Scientific names are extremely valuable for many reasons, including that they help to reduce some of the confusion that arises from using common names. They are intended to help folks refer to a species with a single, standardized name no matter what language the communicators might speak otherwise. Towards this end, scientists have formalized the way they name organisms. One way this has been achieve is to use "Latinized" words, which are intended to level the playing field among different language speakers. There are obviously problems with this (for example, speakers of Latin-derived languages have a much easier time with them, as well as the fact there are no rules against introducing totally non-Latin vocabulary into scientific names). There are other difficulties that arise from this method as well – names can be complicated and awkward, difficult to pronounce, poorly descriptive of the species they are assigned to, etc.

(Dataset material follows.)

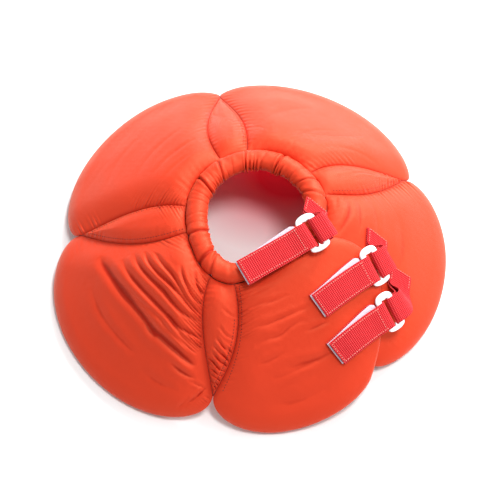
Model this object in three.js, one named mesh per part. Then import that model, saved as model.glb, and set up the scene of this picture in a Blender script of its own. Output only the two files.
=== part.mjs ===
// Soft petal collar for a pet: five padded petals with leaf-shaped gussets between them stand as a low
// cone round a padded neck band, and three hook-and-loop straps pull the last petal over the first
// through plastic rings. Millimetres and degrees, +Z up, the rim lying on the plane Z = 0 and the
// wearer's neck coming out at the top.
import * as THREE from "three";

// Cone
const NECK_HEIGHT = 74; // middle of the padding where the petals meet the neck band
const RIM_HEIGHT = 3.6; // middle of the padding at the rim of a petal
const CONE_BULGE = 1.5; // 1 is a straight cone, more is rounder near the neck
const CONE_FLARE = 1.3; // 1 keeps the slope at the rim, more lays the rim flatter
const CONE_SLOPE = 30; // degrees, where the layers overlap
const NOTCH_RADIUS = 166; // where two petals meet at the rim
const PETAL_REACH = 196; // rim radius of the longest petal
const GUSSET_PITCH = 78.5; // from gusset to gusset
const FIRST_GUSSET = 22.5; // azimuth of the first gusset's tip

// Padding
const PETAL_THICKNESS = 17;
const PETAL_CROWN = 3; // how far the middle of a petal stands above the seams
const GUSSET_THICKNESS = 14;
const SEAM_THICKNESS = 7;
const PLUMP_WIDTH = 32; // from a seam to full thickness
const PLUMP_POWER = 0.8; // less is fuller beside the seams
const RIM_ROUND = 13; // from the rim's edge to full thickness
const ROW_CROWDING = 1.15; // 1 crowds the rows of facets at the rim only, more also at the neck
const RIM_EDGE = 1.2; // what is left of the padding at the rim's own seam
const LOOSE_REACH = 0.3; // how far out the upper layer's loose corner is, from the notch to the full reach
const NECK_PLUMP = 0.7; // share of PLUMP_WIDTH that is left beside the neck band
const LAYER_PRESS = 0.62; // share of the thickness left where one petal lies on the other
const LAYER_GAP = 1.2; // between the two petals that overlap
const LAYER_RAMP = 36; // degrees over which the upper petal climbs onto the lower one
const LAYER_SPARE = 2; // degrees from the end of that climb to the lower one's edge
const PRESS_RAMP = 18; // degrees over which the lower petal is pressed thin
const PIECE_GAP = 0.5; // between pieces that are sewn together
const UNDER_EDGE = 310; // azimuth of the lower petal's hidden edge at the neck

// Gussets
const GUSSET_HALF_WIDTH = 18.5;
const GUSSET_PLUMP = 15; // from a leaf's seam to full thickness
const GUSSET_BLUNT = 0.25; // share of the leaf's shape that the neck band cuts off
const LEAF_TIP = 0.1; // half width left at the point
const LEAF_TIP_SEAM = 0.5; // share of the seam's thickness left there

// Neck band
const BAND_WIDTH = 20;
const BAND_HEIGHT = 17;
const BAND_RISE = 3; // centre of the band above the middle of the petals' padding
const BAND_RADIUS = 57; // of the band's centreline, which BAND_LINE varies
const BAND_START = -36; // hidden end under the upper petal
const BAND_PINCH = 0.07; // depth of the gathers as a share of the section
const BAND_GATHERS = 17; // round the whole neck
const BAND_TAPER = 7; // degrees over which the band's ends close
const BAND_END = 0.35; // share of the section that is left at its ends

// Fasteners
const WEBBING_WIDTH = 25;
const WEBBING_THICKNESS = 1.4;
const WEBBING_GAP = 0.4; // between the webbing and what it lies on
const STRAP_LENGTH = 68; // from the ring to the loose end
const STRAP_TAIL = 3; // how far the sewn layer runs on past the loose end
const STRAP_SKEW = 5; // how far the sewn layer stands aside near the ring
const SKEW_LOST = 0.9; // share of that which is gone at the loose end
const WEBBING_STEPS = 10; // facets along a layer of webbing
const TAPE_WIDTH = 24;
const TAPE_THICKNESS = 1.3;
const TAPE_START = 9; // from the ring's bar to the hook-and-loop tape
const PATCH_LENGTH = 12; // stretch of a tab that is sewn down
const TAB_BEND = 12; // how far a tab keeps the ring's direction before it turns to its patch
const FOLD_STEPS = 6; // facets round a fold
const SMOOTHING = 3; // the webbing rises this far before the padding does
const RING_WIDTH = 19;
const RING_THICKNESS = 3;
const RING_BAR = 6;
const RING_END = 3.2; // thickness of the ring's rounded ends at the corners of the window
const RING_BULGE = 1; // how much thicker they are in the middle
const RING_PLAY = 1; // beside the webbing inside the ring
const RING_BEVEL = 1.2;
const HORN_LENGTH = 3; // the point in the middle of each end of the ring's window
const HORN_HALF_WIDTH = 1;
const FULL_TURN = 360; // degrees
const PETAL_GRID = [20, 20]; // facets across a petal and from its neck to its rim
const GUSSET_GRID = [8, 16];
const BAND_GRID = [84, 10]; // sections round the neck band, and sides to a section
const GROUND_STEPS = 18; // places along a strap at which it feels for the padding

// The leaf gussets, counted from the lower petal. lean turns the neck end away from the tip's azimuth, reach
// is the tip's share of the way to the notch, width the share of GUSSET_HALF_WIDTH, and bow turns the middle
// aside.
const GUSSETS = [
  { name: "gusset_1", lean: 2, reach: 0.95, width: 0.98, bow: -1 },
  { name: "gusset_2", lean: 5, reach: 0.96, width: 1.0, bow: 0 },
  { name: "gusset_3", lean: 9, reach: 0.97, width: 1.0, bow: 0 },
  { name: "gusset_4", lean: -8, reach: 1.0, width: 0.9, bow: 2.5 },
];

// The petals in the same order. reach is the share of PETAL_REACH, and square is 2 for a rim that is drawn
// as an ellipse and more for squarer corners.
const PETALS = [
  { name: "petal_1", reach: 0.97, square: 2.4 },
  { name: "petal_2", reach: 0.94, square: 2.9 },
  { name: "petal_3", reach: 0.96, square: 3.0 },
  { name: "petal_4", reach: 1.03, square: 2.3 },
  { name: "petal_5", reach: 0.985, square: 2.3 },
];

// The neck band's centreline: azimuth, and radius as a share of BAND_RADIUS. The near side is pulled out to
// a corner and then runs straight under the first strap.
const BAND_LINE = [
  { azimuth: -36, radius: 0.96 },
  { azimuth: 6, radius: 1.05 },
  { azimuth: 43, radius: 0.99 },
  { azimuth: 92, radius: 0.91 },
  { azimuth: 143, radius: 0.86 },
  { azimuth: 194, radius: 0.9 },
  { azimuth: 217, radius: 1.0 },
  { azimuth: 235, radius: 1.13 },
  { azimuth: 254, radius: 1.19 },
  { azimuth: 270, radius: 1.05 },
  { azimuth: 286, radius: 0.94 },
  { azimuth: 302, radius: 0.9 },
  { azimuth: 318, radius: 0.92 },
  { azimuth: 338, radius: 1.03 },
];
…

          However, the problem that most people have with scientific names is that they seem to be constantly changing (see Reasons that Names Change below). For a lexicon that was explicitly intended to provide stability, this instability is a real problem. An optimistic view of the situation suggests that as connectivity between researchers increases and their methods become more sophisticated, the future will see an ever-declining rate of name changes... A realistic addendum would note that we’re still in the midst of a high rate-of-change, and are likely to be so for quite some time.

The goal is to establish one (1) scientific name for each species, and to consistently use that name.

This goal is far, far easier said than done. One of the most intractable problems is that no one is exactly sure what a “species” is. There are many definitions, some of them competing. The most commonly used paradigm is the Biological Species Concept (BSC), which states that any two individuals that can breed with one another and produce viable offspring can be said to pertain to the same species. This is really useful if you can test it, and if you can’t it’s of limited utility. And, for a variety of reasons, it’s a very difficult model to put to the test for mushrooms.

We struggle along, as best we can. And in general, things are getting better. Not necessarily easier to remember or implement, but at least more reflective of biological realities, and more stable from year to year. Mostly.


Reasons that Names Change
Splits – this is relatively straightforward to understand.
Sometimes we find out that there is more than one species going by the same name, and they need to be split into two species, each with their own name. This is quite common.
Lumps – also relatively straightforward. Sometimes scientists end up having given two different names to different-looking forms of the same variable species.